For a clear understanding of the issues, we shall reproduce herein the terms of the 'contract to purchase' claimed to have been impaired, and the text of the directive of the President that allegedly impairs it.

The 'Contract to Purchase' which was executed by the parties on November 29,1961, reads as follows;

KNOW ALL MEN BY THESE PRESENTS:

This CONTRACT, made and executed in the City of Manila, Philippines, this 29 day of November 1961, by and between:

The REPARATIONS COMMISSION, a government entity vested with a juridical personality to enter into contract, being domiciled at and with head office at the 5th floor, DBP Bldg. No. 2, Port Area, Manila, Philippines, represented in this instance by its Chairman, Rodolfo Maslog, acting for and by authority of the said Commission and hereinafter referred to as the PARTY OF THE FIRST PART,

and

CONSOLIDATED TEXTILE MILLS, INC., a corporation duly organized and existing under the laws of the Philippines, with head office and business address at Suite 206-214 L & S Bldg., 1414 Dewey Blvd., Manila, represented in this instance by Felix K. Lirag, its authorized representative and hereinafter referred to as the PARTY OF THE SECOND PART,

W I T N E S S E T H :

That the PARTY OF THE SECOND PART is an applicant for reparations goods, more particularly described in Application No. 0953, filed with the PARTY OF THE FIRST PART and incorporated herein as an integral part of this contract by way of reference;

That the PARTY OF THE FIRST PART is giving due course to the aforesaid application of the PARTY OF THE SECOND PART, and in consideration of the same, and for the added consideration of procurement for and delivery to the PARTY OF THE SECOND PART of the goods and/or services subject of the said application, in whole or in part, the PARTY OF THE SECOND PART HEREBY ENGAGES itself to perform the following:

a) To make a down payment to the PARTY OF THE FIRS PART for the project applied for which shall not be less than 2% of the value of the project if it does not exceed P 50,000 and 5% of the value if the project exceeds P 50,000. (PARTY OF THE SECOND PART has paid under O.R. No. 0125246, dated November 29, 1961, the amount of P 390,000.00 by way of down payment);

b) That no procurement order will be issued until and unless this contract is signed by the PARTY OF THE SECOND PART and the down payment herein required is actually paid and other requirements of law are complied with;

c) That upon his failure to pay the down payment, said application shall be deemed cancelled or withdrawn and, as a further penalty for such failure, no other application shall likewise be accepted by the PARTY OF THE FIRST PART;

d) To take delivery of the goods applied for when procured, immediately upon arrival in the Philippines and to inspect the goods upon delivery to ascertain whether or not they are in accordance with the approved plans and specifications and if not, to file the corresponding claim against the supplier;

e) That if he fails to take delivery, or backs out from the procurement of the reparations goods when the same are already in the process of manufacture, he shall forfeit his down payment and he shall also be barred from subsequently applying for reparation goods;

f) That after the issuance of the procurement order and before the verification of the Procurement Contract by the PARTY OF THE FIRST PART, the PARTY OF THE SECOND PART shall deposit with the PARTY OF THE FIRST PART the approximate value of all necessary costs and charges incident to the application for, and the procurement, production, delivery and acquisition of, the goods concerned;

g) To enter into a Contract of Conditional Purchase and Sale with the PARTY OF THE FIRST PART for the goods accordingly procured, and when said Contract of Conditional Purchase and sale is thus executed, same shall supercede the instant Contract to Purchase;

That the parties to this contract further covenant and agree that this contract shall be automatically cancelled and inoperative if the goods applied for is [sic] not actually procured by reason of any fortuitous circumstance.
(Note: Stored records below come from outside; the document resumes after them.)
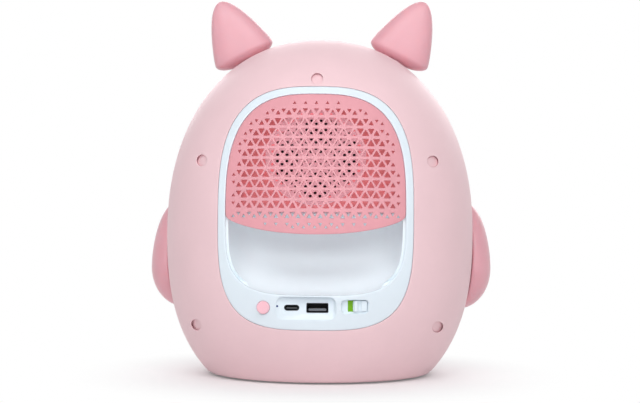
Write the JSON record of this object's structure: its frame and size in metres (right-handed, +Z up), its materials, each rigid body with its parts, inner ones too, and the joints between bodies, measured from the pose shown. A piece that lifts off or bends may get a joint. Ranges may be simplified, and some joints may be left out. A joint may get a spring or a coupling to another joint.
{
  "type": "portable speaker",
  "caption": "Egg-shaped portable speaker with ears and flippers, a hand hold under a perforated grille, ports, a power switch and buttons.",
  "frame": {"origin": "middle of the bounding box's underside, on the surface that the feet stand on", "axes": "+Z up, +Y out of the front with the control buttons, so the back with the ports and the hand hold faces -Y; +X to the right seen from the back"},
  "size_m": [0.2288, 0.184, 0.2483],
  "materials": {
    "shell_pink": "light pink moulded ABS, fine matt texture",
    "ear_pink": "darker pink soft-touch plastic",
    "grille_pink": "darker pink moulded plastic, matt",
    "baffle_pink": "pink moulded plastic behind the grille",
    "panel_white": "white moulded plastic, satin",
    "knob_white": "white moulded plastic, satin",
    "key_pink": "pink moulded plastic, satin",
    "mark_green": "green inlay under the knob",
    "foot_rubber": "pale grey rubber pads",
    "screw_steel": "zinc plated steel",
    "basket_black": "black painted pressed steel",
    "magnet_grey": "grey ferrite",
    "motor_steel": "plated steel",
    "surround_rubber": "black rubber and foam",
    "spider_cloth": "resin cloth",
    "cone_black": "black polypropylene",
    "coil_copper": "copper wire on a former",
    "board_green": "green solder mask",
    "port_black": "black moulded plastic",
    "light_blue": "clear light pipe over a blue light",
    "shield_steel": "tinned shield can on a module board",
    "socket_cream": "cream sockets, capacitors and coil",
    "cell_wrap": "plain blue shrink wrap",
    "tray_grey": "grey moulded plastic and strap",
    "lead_red": "red insulated lead",
    "lead_black": "black insulated leads",
    "lead_white": "white insulated leads"
  },
  "bodies": {
    "case": {"rear_shell": "shell_pink", "front_shell": "shell_pink", "rubber_feet": "foot_rubber", "case_screws": "screw_steel", "screw_plugs": "shell_pink", "rear_panel": "panel_white", "rear_grille": "grille_pink", "rear_baffle": "baffle_pink", "rear_driver_guard": "baffle_pink", "panel_screws": "screw_steel", "front_panel": "panel_white", "front_grille": "grille_pink", "ear_left": "ear_pink", "ear_right": "ear_pink", "ear_screws": "screw_steel", "flipper_left": "ear_pink", "flipper_right": "ear_pink", "flipper_screws": "screw_steel", "rear_driver_basket": "basket_black", "rear_driver_magnet": "magnet_grey", "rear_driver_yoke": "motor_steel", "rear_driver_surround": "surround_rubber", "rear_driver_spider": "spider_cloth", "front_driver_basket": "basket_black", "front_driver_magnet": "magnet_grey", "front_driver_yoke": "motor_steel", "front_driver_surround": "surround_rubber", "front_driver_spider": "spider_cloth", "driver_gaskets": "surround_rubber", "driver_screws": "screw_steel", "slide_switch": "screw_steel", "switch_mark": "mark_green", "switch_board": "board_green", "key_board": "board_green", "tact_switches": "port_black", "port_board": "board_green", "usb_c_port": "port_black", "usb_a_port": "port_black", "status_light": "light_blue", "main_board": "board_green", "bluetooth_module": "shield_steel", "amplifier_chip": "port_black", "board_parts": "socket_cream", "board_screws": "screw_steel", "battery_cells": "cell_wrap", "battery_tray": "tray_grey", "battery_strap": "tray_grey", "battery_lead": "lead_red", "speaker_leads": "lead_black", "control_leads": "lead_white"},
    "rear_key": {"rear_button": "key_pink"},
    "switch_knob": {"power_knob": "knob_white"},
    "play_key": {"play_button": "key_pink"},
    "volume_down_key": {"volume_down_button": "key_pink"},
    "volume_up_key": {"volume_up_button": "key_pink"},
    "mode_key": {"mode_button": "key_pink"},
    "rear_cone": {"rear_driver_cone": "cone_black", "rear_voice_coil": "coil_copper"},
    "front_cone": {"front_driver_cone": "cone_black", "front_voice_coil": "coil_copper"}
  },
  "joints": [
    {"name": "rear_button_press", "type": "slide", "parent": "case", "child": "rear_key", "axis": [0, 1, 0], "range_m": [0, 0.0008], "stiffness_N_per_m": 400, "springref_m": -0.0005},
    {"name": "power_switch_slide", "type": "slide", "parent": "case", "child": "switch_knob", "axis": [-0.9727, -0.2321, 0], "range_m": [0, 0.0035]},
    {"name": "play_press", "type": "slide", "parent": "case", "child": "play_key", "axis": [0, -1, 0], "range_m": [0, 0.0008], "stiffness_N_per_m": 400, "springref_m": -0.0005},
    {"name": "volume_down_press", "type": "slide", "parent": "case", "child": "volume_down_key", "axis": [0, -1, 0], "range_m": [0, 0.0008], "stiffness_N_per_m": 400, "springref_m": -0.0005},
    {"name": "volume_up_press", "type": "slide", "parent": "case", "child": "volume_up_key", "axis": [0, -1, 0], "range_m": [0, 0.0008], "stiffness_N_per_m": 400, "springref_m": -0.0005},
    {"name": "mode_press", "type": "slide", "parent": "case", "child": "mode_key", "axis": [0, -1, 0], "range_m": [0, 0.0008], "stiffness_N_per_m": 400, "springref_m": -0.0005},
    {"name": "rear_cone_travel", "type": "slide", "parent": "case", "child": "rear_cone", "axis": [0, -0.9511, 0.309], "range_m": [-0.001, 0.001], "stiffness_N_per_m": 1500},
    {"name": "front_cone_travel", "type": "slide", "parent": "case", "child": "front_cone", "axis": [0, 1, 0], "range_m": [-0.001, 0.001], "stiffness_N_per_m": 1500}
  ]
}
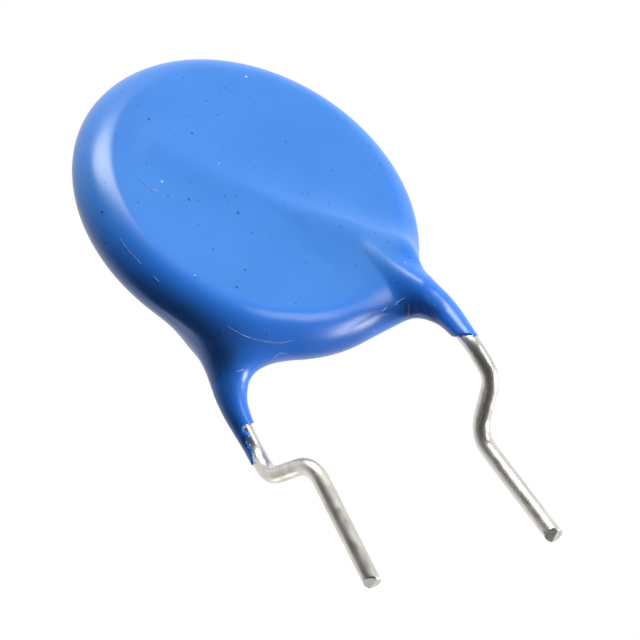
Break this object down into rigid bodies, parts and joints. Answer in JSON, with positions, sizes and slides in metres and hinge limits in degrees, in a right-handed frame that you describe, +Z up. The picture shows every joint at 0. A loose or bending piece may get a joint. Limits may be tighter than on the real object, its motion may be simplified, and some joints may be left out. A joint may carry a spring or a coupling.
{
  "type": "ceramic disc capacitor",
  "caption": "Radial ceramic disc capacitor: a round ceramic element in a dip-coated epoxy shell, with kinked tinned wire leads for a through-hole board.",
  "frame": {"origin": "on the board's top face, midway between the leads", "axes": "+Z up from the board through the disc's centre, X from lead to lead, -Y out of the front face of the disc"},
  "size_m": [0.017, 0.006, 0.0293],
  "materials": {
    "epoxy": "satin-gloss dip coating",
    "ceramic": "fired, matte",
    "silver": "fired silver film",
    "solder": "bright solder",
    "tinned_wire": "tinned, satin"
  },
  "bodies": {
    "root": {"epoxy_coating": "epoxy", "ceramic_disc": "ceramic", "front_electrode": "silver", "rear_electrode": "silver", "front_solder": "solder", "rear_solder": "solder", "front_lead": "tinned_wire", "rear_lead": "tinned_wire"}
  },
  "joints": []
}
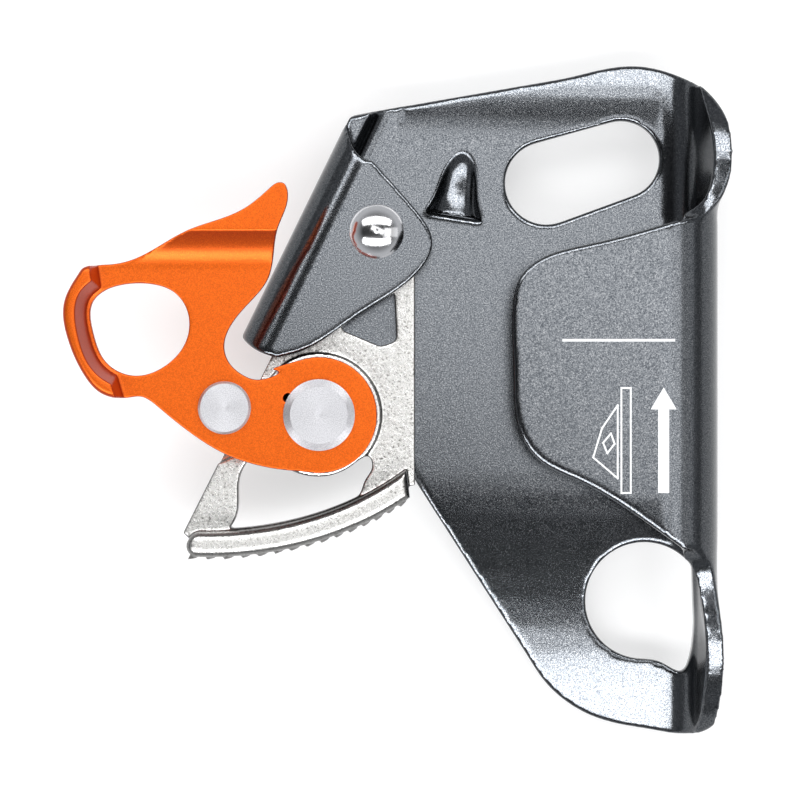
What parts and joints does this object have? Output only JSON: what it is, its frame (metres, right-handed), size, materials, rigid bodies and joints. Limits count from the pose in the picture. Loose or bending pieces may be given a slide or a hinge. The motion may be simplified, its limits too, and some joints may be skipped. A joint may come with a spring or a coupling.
{
  "type": "chest ascender",
  "caption": "Compact chest rope ascender: folded metal frame with two eyes, a toothed swinging cam and an orange catch with a finger ring, shown with the cam open.",
  "frame": {"origin": "centre of the whole part's box in X and Y, at the lowest point in Z", "axes": "+Y along the rope, towards the upper eye; +X towards the rope channel's closed wall; +Z out of the frame's front; it lies on its back"},
  "size_m": [0.129, 0.1314, 0.0304],
  "materials": {
    "frame_alloy": "dark grey anodised, satin, fine metallic grain",
    "cam_steel": "nickel-plated casting, slightly rough",
    "catch_alloy": "orange anodised, satin",
    "rivet_steel": "polished stainless steel",
    "turned_steel": "turned, fine rings",
    "bronze": "plain sleeve",
    "spring_steel": "drawn wire",
    "washer_steel": "plain"
  },
  "bodies": {
    "frame": {"frame": "frame_alloy", "cam_axle_rivet": "rivet_steel", "cam_axle_bushing": "bronze", "cam_front_washer": "washer_steel", "cam_rear_washer": "washer_steel"},
    "cam": {"cam": "cam_steel", "cam_spring": "spring_steel", "catch_pivot_rivet": "turned_steel", "catch_pivot_bushing": "bronze", "catch_tail_washer": "washer_steel", "catch_washer": "washer_steel"},
    "catch": {"catch": "catch_alloy", "stop_pin": "turned_steel", "catch_spring": "spring_steel"}
  },
  "joints": [
    {"name": "cam_swing", "type": "hinge", "parent": "frame", "child": "cam", "pos_m": [-0.00439, 0.03264, 0.01364], "axis": [0, 0, 1], "range_deg": [0, 80]},
    {"name": "catch_swing", "type": "hinge", "parent": "cam", "child": "catch", "pos_m": [-0.01549, -0.00286, 0.02299], "axis": [0, 0, 1], "range_deg": [0, 20], "stiffness_Nm_per_rad": 0.03, "springref_deg": -17.19}
  ]
}
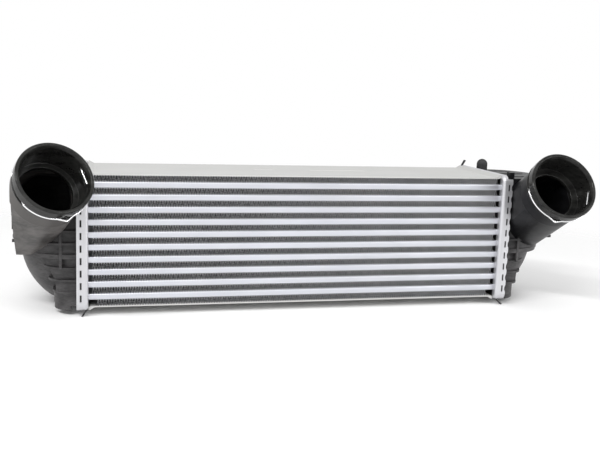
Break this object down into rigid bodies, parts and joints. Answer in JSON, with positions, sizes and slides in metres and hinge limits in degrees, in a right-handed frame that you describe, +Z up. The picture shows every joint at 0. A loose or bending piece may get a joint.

IN WITNESS WHEREOF, the parties have hereunto set their hands this 29 day of November, 1961, in the City of Manila, Philippines.

On the other hand, the directive of the Office of the President to the Chairman of the Reparations Commission on March 28, 1963, which is claimed by the appellant to have impaired its contractual right is under the foregoing contract, is as follows: ñé+.£ªwph!1

'Sir:

This has reference to your letter dated November 26, 1962 requesting clarification regarding the imposition of the free market rate on items to be procured by the Reparations Commission.

The following rules shall govern:

1. The free market rate shall be applied without exception to all items appearing in the Seventh Year Schedule, including those items which had appeared in previous schedules.

2. The previous exchange rate shall be applied to those items in previous schedules, but not carried over in the Seventh Year Schedule, even if the contract of conditional purchase and sale has not yet been signed.

Our letter of October 9, 1962 (last paragraph), as Clarified by the above rules, shall be considered as a directive for all intents and purposes. '

Appellant contends that from the time it filed its application in l961 for the aforesaid reparations goods up to the time the corresponding Procurement Contracts for the same goods were approved by the Commission in 1963, it was expressly understood and agreed by both parties that the official rate of exchange of P 2.00 for $ 1.00 would be the measure of its obligation under the 'Contract to Purchase' earlier quoted. It specifically points out the fact that the Commission had required it to make a down payment of P 390,000.00 and to post a guarantee bond in the amount of P l,170,000.00, representing 5% and 15%, respectively, of the estimated contract value of its $ 3,900,000.00 allocation as computed at the exchange rate or P 2.00 to $1.00. It argues, therefore, that to apply the current free market rate of exchanger of the peso to the dollar to its case as directed by the Office of the President and imposed upon it by the Commission thereby increasing by about two (2) times the peso cost of the reparations goods allocated to it - would clearly impair the obligations it has assumed under the 'contract to purchase' aforequoted.

The gravemen of appellant's contention is anchored on the proportion that under the 'contract to purchase' earlier quoted, the Commission is under obligation to procure, sell and deliver the goods which said appellant had requisitioned or applied for at the rate of P 2.00 for every $ 1.00 of the procurement cost of said reparations item.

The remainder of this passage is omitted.